Students Paying More for Birth Control
March 30, 2007 11:10 AM
Financially strapped college students, who use their school’s health services for their primary care needs, may have to ditch the pill and opt for other pregnancy preventative measures.
SF State students have experienced a gradual rise in the cost of birth control pills due to proposed changes in the Deficit Reduction Act of 2005, pertaining to prescription drugs under the Medicaid program. The plans also include changes to be made to established Medicaid rebate policies.
“[The proposed provisions] are a way to rein in drug pricing,” said Madlyn Kruh, contact for nominal price issues for the Health and Human Services Agency. “The deficit reduction declared that only certain entities could receive nominal prices; it is a way of tightening who [drug manufacturers] can offer discounted prices to.”
The provisions now exclude college campuses, nationwide, from receiving discounted prices on oral contraceptives. Students who paid $10 for a 28-day supply of the pill, a few months ago, now dole out three times that amount to refill their prescriptions.
And brand-name birth controls pills such as Ortho Tri-Cyclen, Yasmin and Yaz cost $49, per month, at SF State.
Touting a 92-99.7 percent rate of effectiveness, the pill is also credited with regulating the menstrual cycle, promoting a clear complexion and reducing the risk of ovarian cancer. Since it was approved by the FDA in 1960, millions of women have, increasingly, made popping the pill a part of their daily routine. College students are no exception.

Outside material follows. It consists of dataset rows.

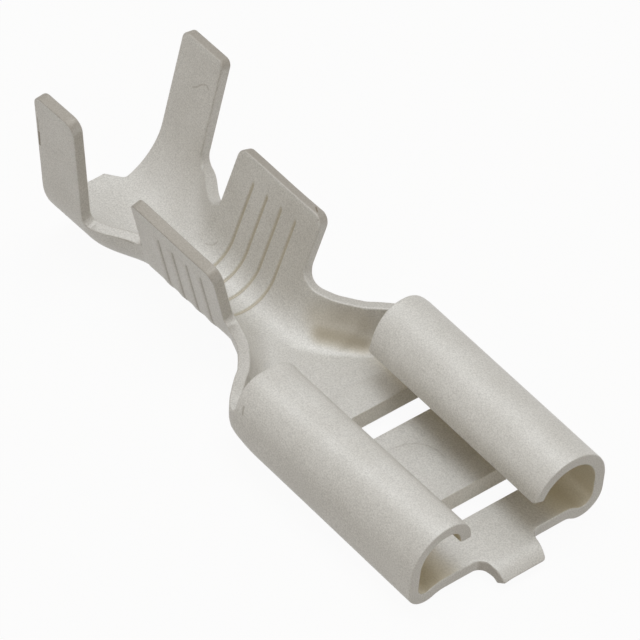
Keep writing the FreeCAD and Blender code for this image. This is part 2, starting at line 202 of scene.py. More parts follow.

# small marks of wear and of painted shade: strength, width, and the points each one runs
# through
WEAR_AND_SHADE_MARKS = [
    (0.30, 0.05, [(-14.66, 0.75, 0.77), (-14.53, 0.78, 0.79), (-14.43, 0.83, 0.84),
                  (-14.36, 0.95, 0.97)]),
    (0.30, 0.05, [(-17.71, 2.45, 4.01), (-17.53, 2.47, 4.14), (-17.39, 2.50, 4.32),
                  (-17.19, 2.52, 4.44), (-17.06, 2.50, 4.35)]),
    (0.95, 0.08, [(-11.59, 2.18, 3.81), (-11.39, 2.06, 3.85)]),
    (0.80, 0.05, [(-11.39, 2.06, 3.85), (-11.16, 1.93, 3.76)]),
    (0.70, 0.06, [(-13.18, 2.08, 3.86), (-13.09, 2.08, 3.86)]),
    (0.45, 0.08, [(-17.02, 2.92, 5.46), (-16.84, 2.88, 5.41)]),
    (0.45, 0.05, [(-18.52, -2.98, 4.95), (-18.51, -2.89, 4.35)]),
    (0.95, 0.07, [(-18.51, -2.89, 4.35), (-18.53, -2.80, 3.80)]),
    (0.35, 0.06, [(-7.68, -3.70, 1.96), (-7.60, -3.79, 1.76)]),
    # painted shade along the rim of the gap on the near side
    (0.32, 0.05, [(-15.99, -2.14, 1.70), (-15.80, -2.02, 1.70), (-15.63, -1.90, 1.70),
                  (-15.43, -1.79, 1.68), (-15.22, -1.71, 1.66)]),
    # painted shade along the floor's bend line
    (0.06, 0.12, [(-7.77, 0.19, 0.38), (-7.50, 1.92, 0.38)]),
    # painted shade along the far edge of the pressed ring
    (0.18, 0.05, [(RING_X + RING_RADIUS * math.cos(math.radians(a)),
                   RING_RADIUS * math.sin(math.radians(a)), 0.385)
                  for a in range(80, 181, 20)])]

# painted shade inside the neck on the far side: strength, width, and two ends as (x, s)
NECK_SHADE_PATCHES = ((0.50, 0.55, (-9.75, 1.30), (-8.80, 2.05)),
          (0.24, 0.85, (-10.0, 1.60), (-9.1, 2.40)))

# outline of each side: half width of the tongue, and the rounds of its corners; wings
# have one for their front and one for their rear corner
FAR_OUTLINE = dict(tip=0.79, tip_round=0.10, mouth_round=0.15, root_round=0.66,
                   wire_round=(0.36, 0.28), grip_round=(0.24, 0.25))
NEAR_OUTLINE = dict(tip=0.83, tip_round=0.07, mouth_round=0.07, root_round=0.25,
                    wire_round=(0.36, 0.26), grip_round=(0.40, 0.36))

# outline of both sides: the edge beside the tongue's root, the rounds of the rolled
# lip and its rear rim, of the gap's ends and of the tail, and the tail's half widths
TONGUE_ROOT = ((0.25, 0.94), (0.02, 0.98), (0.0, 1.25))
LIP_ROUND, RIM_ROUND = 0.16, 0.14
GAP_ROUNDS = (0.32, 0.34)
TAIL_ROUNDS = (0.06, 0.05)
TAIL_HALVES = (0.97, 0.88, 0.52)
TAIL_STEP = 0.06

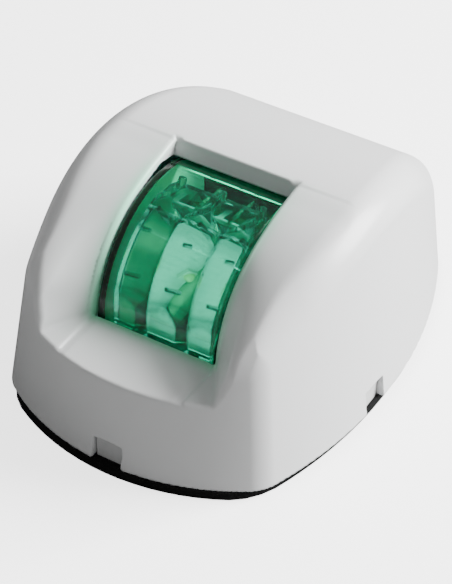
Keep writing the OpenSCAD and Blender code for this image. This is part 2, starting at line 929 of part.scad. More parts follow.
module block_screw() {
    color("silver")
        translate([0, block_mid_y, floor_z + block_h - block_sink])
            screw_down(block_head_d, block_head_h, block_screw_d, block_screw_l);
}

cover();
base_plate();
base_gasket();
cable_grommet();
lamp_tray();
lens();
lens_seal();
lamp_screws();
barrel_optic();
led_board();
led_packages();
led_domes();
thermal_pad();
heat_sink();
board_screws();
sink_screws();
driver_board();
driver_chip();
inductor();
capacitor();
protection_diode();
board_links();
potting_plug();
red_lead();
black_lead();
terminal_block();
terminal_sleeves();
terminal_screws();
block_screw();
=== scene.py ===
"""Looks for a small boat's LED sidelight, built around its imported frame.

Every length is in metres, in the frame's own axes: X across, Y to the back, Z up, with the window facing -Y.
"""

import math

import bpy
import numpy as np
from bpy.props import FloatProperty, FloatVectorProperty, IntProperty, PointerProperty, StringProperty
from mathutils import Matrix, Vector


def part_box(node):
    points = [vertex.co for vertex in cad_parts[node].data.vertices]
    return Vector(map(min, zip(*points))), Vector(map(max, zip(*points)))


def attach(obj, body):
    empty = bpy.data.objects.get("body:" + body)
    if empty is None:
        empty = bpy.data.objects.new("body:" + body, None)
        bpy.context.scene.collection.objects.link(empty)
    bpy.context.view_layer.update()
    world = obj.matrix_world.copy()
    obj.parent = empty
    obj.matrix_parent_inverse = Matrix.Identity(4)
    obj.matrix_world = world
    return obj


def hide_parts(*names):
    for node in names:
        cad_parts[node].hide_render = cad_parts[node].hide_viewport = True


bl_info = {
    "name": "Boat Sidelight",
    "version": (1, 0, 0),
    "blender": (4, 5, 0),
    "location": "View3D > Sidebar > Sidelight",
    "description": "Builds the finished pieces of a small LED sidelight around its frame",
    "category": "Object",
}

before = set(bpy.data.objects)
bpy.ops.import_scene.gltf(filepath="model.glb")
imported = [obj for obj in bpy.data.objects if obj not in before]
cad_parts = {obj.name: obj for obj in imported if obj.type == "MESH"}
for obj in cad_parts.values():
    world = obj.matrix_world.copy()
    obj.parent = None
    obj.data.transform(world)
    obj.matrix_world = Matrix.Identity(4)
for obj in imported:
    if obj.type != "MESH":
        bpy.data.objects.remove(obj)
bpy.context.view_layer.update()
MM = 0.001


# ---- Settings ----


def length(name, description, mm):
    """A size in millimetres, kept as a length in metres."""
    return FloatProperty(name=name, description=description, default=mm * MM, unit="LENGTH", precision=5)


def colour(name, description, code):
    """A colour given as an sRGB hex code."""
    return FloatVectorProperty(name=name, description=description, default=linear(code), subtype="COLOR", size=3)


def linear(code):
    """Linear red, green and blue of an sRGB hex code."""
    parts = [int(code[i : i + 2], 16) / 255 for i in (1, 3, 5)]
    return tuple(c / 12.92 if c <= 0.04045 else ((c + 0.055) / 1.055) ** 2.4 for c in parts)


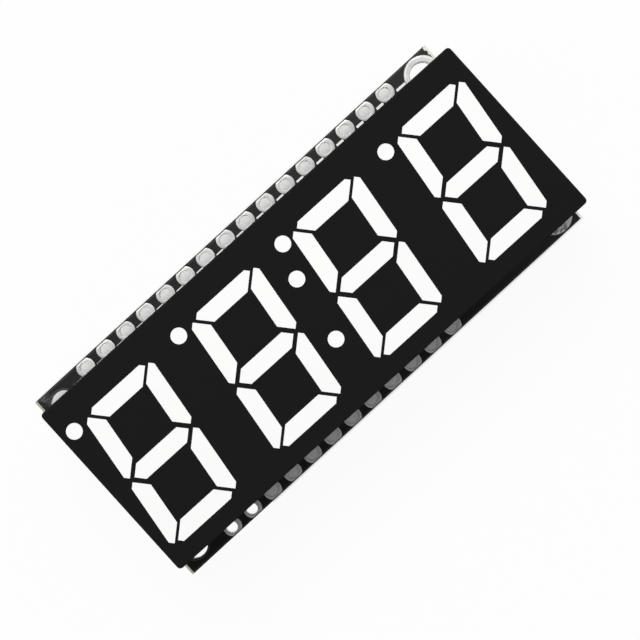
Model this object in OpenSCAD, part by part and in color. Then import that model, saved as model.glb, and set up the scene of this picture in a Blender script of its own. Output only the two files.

According to the American College Health Association, among those surveyed, 39.8 percent of female college students reported that they used birth control pills the last time they had sexual intercourse.
Many SF State students don’t believe the added cost will impact the number of those who use the drug.
“People are going to continue to use the pill,” said Amber Sandhu, 23, journalism major and part-time nurse. “Sex is part of life, and most college students don’t want to get pregnant.”
SF State Heath Educator Kamal Harb, MPH, corroborated student suspicions.
“Students did not stop taking the pill,” said Harb. “They just switched to a cheaper brand.”
But generic brand pills such as Ortho Tri-Cyclen and Nordette will still cost students $29 per month.
For students looking to save some cash, the SF State Health Center has a limited supply of Ortho Tri-Cyclen Lo and Desogen 28 available for $10 for a pack of 28.
Students burdened by the elevated cost may also find solace in the Family PACT program that was established at SF State in August 2006.
Family PACT provides extensive free coverage, including the cost of oral contraceptives, HIV screening and annual exams with Pap smear.
Anyone making $1,634 per month, or less, is eligible for enrollment. Signing up is fairly simple. Applicants need only fill out an application. Proof of salary or tax forms are not required, and the entire enrollment process takes about 20 minutes.
Roughly 3,900 SF State students have signed up with the program since its inception.
“The [oral contraceptive] price hike coincided with the implementation of Family PACT,” said Harb. “So many students did not have to bear the increased costs.”